======== DATA
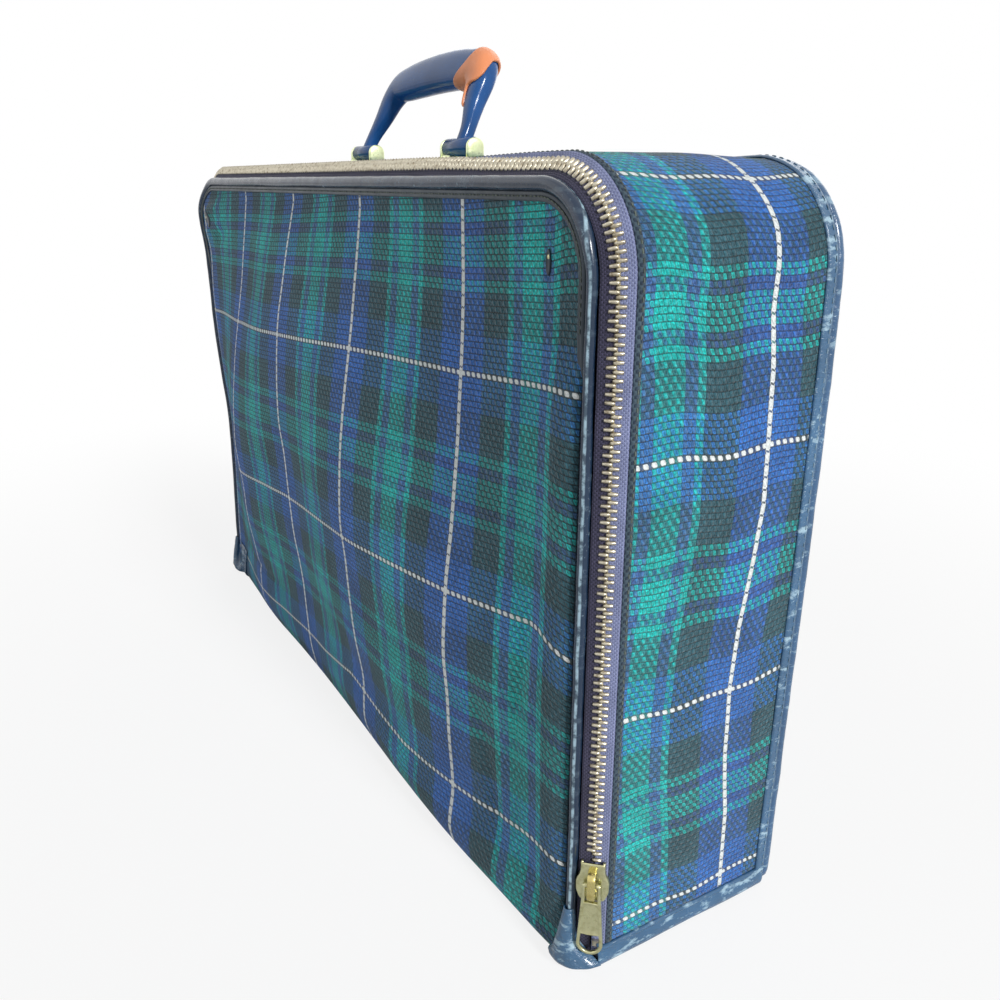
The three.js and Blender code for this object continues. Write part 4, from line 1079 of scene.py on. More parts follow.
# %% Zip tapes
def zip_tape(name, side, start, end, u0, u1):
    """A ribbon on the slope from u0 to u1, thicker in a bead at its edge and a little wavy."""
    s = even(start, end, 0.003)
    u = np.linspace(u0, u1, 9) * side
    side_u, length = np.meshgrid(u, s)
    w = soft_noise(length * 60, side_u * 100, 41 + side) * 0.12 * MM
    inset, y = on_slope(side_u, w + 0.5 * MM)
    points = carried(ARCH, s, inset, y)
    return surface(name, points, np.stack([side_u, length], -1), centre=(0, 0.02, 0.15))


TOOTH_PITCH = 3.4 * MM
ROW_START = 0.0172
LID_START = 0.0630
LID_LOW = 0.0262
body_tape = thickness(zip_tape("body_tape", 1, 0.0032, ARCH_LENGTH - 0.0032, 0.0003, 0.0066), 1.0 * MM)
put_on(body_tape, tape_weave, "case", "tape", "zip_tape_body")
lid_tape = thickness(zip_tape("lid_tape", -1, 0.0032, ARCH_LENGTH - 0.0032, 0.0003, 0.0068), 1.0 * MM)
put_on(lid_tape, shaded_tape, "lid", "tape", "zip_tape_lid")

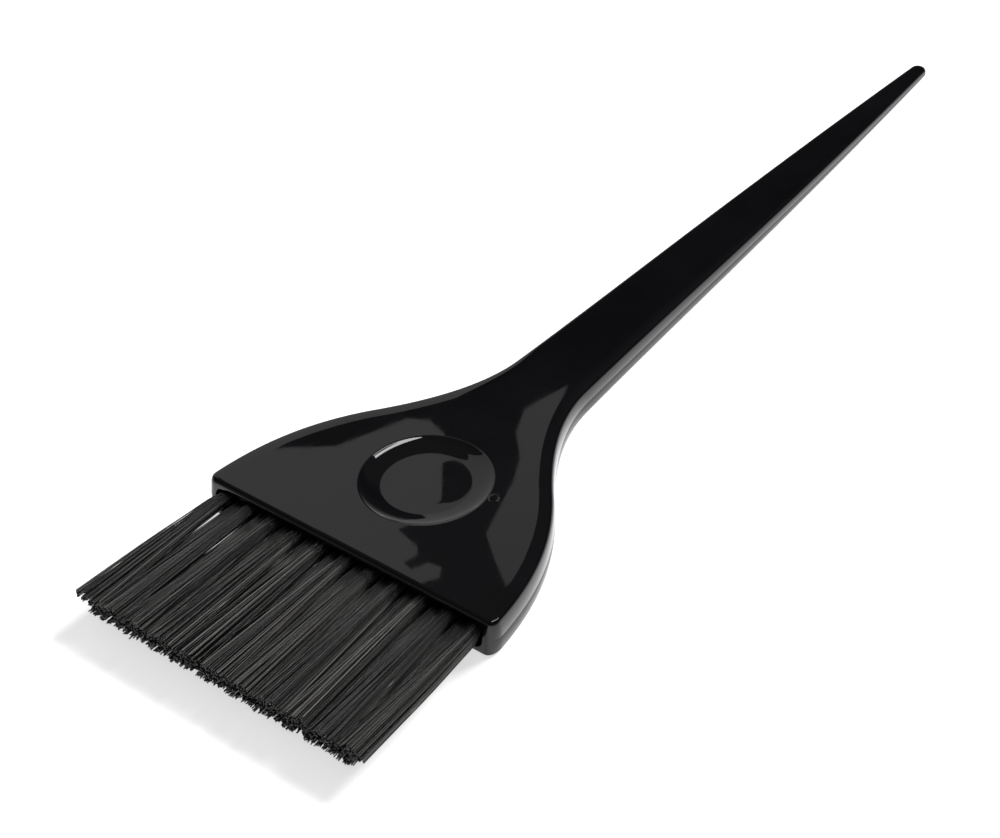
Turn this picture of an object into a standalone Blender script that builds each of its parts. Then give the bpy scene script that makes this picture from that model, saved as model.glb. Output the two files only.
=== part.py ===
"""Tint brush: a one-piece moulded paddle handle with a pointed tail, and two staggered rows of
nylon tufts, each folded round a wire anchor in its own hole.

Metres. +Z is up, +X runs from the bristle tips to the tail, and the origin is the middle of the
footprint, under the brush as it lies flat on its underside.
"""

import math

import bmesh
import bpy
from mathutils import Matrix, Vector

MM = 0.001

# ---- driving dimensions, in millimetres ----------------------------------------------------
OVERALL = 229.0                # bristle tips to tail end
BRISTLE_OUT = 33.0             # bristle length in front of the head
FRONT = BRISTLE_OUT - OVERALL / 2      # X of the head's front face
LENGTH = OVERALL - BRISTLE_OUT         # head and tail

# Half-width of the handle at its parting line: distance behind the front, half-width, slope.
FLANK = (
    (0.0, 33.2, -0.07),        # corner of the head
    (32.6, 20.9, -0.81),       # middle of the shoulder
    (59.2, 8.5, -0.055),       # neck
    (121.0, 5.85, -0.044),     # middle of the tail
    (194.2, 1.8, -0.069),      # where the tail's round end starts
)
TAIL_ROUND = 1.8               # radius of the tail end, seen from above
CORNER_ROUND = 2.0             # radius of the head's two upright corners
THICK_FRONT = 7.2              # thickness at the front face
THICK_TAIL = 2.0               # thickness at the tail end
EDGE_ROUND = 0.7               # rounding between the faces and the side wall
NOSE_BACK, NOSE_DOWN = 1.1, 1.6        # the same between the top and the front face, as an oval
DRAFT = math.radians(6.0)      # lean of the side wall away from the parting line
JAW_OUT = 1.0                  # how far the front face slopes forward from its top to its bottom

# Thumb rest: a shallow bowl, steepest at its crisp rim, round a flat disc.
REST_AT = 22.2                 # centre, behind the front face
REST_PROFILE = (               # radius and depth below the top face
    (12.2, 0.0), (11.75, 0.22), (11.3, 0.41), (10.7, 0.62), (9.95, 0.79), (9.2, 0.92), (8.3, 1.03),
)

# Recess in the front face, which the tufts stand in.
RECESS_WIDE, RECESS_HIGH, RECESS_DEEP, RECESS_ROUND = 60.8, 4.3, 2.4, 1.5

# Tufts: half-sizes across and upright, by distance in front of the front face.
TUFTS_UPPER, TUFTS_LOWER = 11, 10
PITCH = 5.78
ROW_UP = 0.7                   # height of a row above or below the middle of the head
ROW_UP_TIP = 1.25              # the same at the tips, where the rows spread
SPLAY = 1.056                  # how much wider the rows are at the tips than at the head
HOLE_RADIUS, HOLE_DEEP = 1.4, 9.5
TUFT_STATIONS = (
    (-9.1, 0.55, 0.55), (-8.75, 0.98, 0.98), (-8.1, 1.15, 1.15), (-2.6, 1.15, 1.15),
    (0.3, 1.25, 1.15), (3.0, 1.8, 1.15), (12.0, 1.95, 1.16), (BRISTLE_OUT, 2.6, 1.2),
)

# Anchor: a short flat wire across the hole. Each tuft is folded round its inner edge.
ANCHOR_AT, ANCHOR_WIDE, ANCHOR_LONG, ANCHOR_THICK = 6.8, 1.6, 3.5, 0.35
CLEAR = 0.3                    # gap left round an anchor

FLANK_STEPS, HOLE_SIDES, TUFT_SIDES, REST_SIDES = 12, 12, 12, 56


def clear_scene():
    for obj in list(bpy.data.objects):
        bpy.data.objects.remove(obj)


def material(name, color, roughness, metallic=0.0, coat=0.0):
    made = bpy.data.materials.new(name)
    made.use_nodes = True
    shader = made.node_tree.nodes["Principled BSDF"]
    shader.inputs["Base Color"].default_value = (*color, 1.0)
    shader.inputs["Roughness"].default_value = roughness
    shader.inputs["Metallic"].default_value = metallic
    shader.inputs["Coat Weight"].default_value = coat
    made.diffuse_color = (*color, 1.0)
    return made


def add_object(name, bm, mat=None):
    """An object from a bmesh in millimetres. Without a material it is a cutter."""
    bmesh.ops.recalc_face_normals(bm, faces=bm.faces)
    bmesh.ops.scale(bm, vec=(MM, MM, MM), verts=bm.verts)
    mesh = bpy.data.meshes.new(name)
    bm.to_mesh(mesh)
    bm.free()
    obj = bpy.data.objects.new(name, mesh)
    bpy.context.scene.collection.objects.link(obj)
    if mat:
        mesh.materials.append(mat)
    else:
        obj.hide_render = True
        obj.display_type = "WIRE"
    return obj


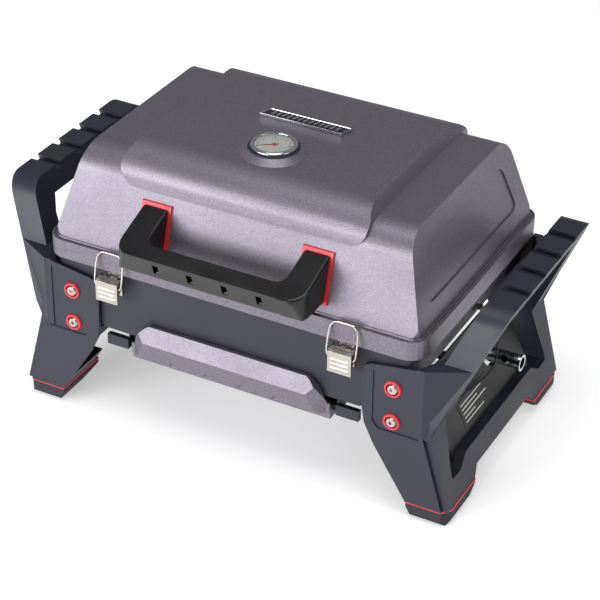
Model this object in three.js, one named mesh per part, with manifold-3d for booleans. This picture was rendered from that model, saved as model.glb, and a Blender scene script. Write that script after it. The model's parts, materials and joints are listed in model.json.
================
- REQUIRED TASK: Make an exact transcription of the lines from the line with "Turn this picture" through the line with "nylon tufts, each", inclusive, omitting all others.

- COMPLETED TASK:
Turn this picture of an object into a standalone Blender script that builds each of its parts. Then give the bpy scene script that makes this picture from that model, saved as model.glb. Output the two files only.
=== part.py ===
"""Tint brush: a one-piece moulded paddle handle with a pointed tail, and two staggered rows of
nylon tufts, each folded round a wire anchor in its own hole.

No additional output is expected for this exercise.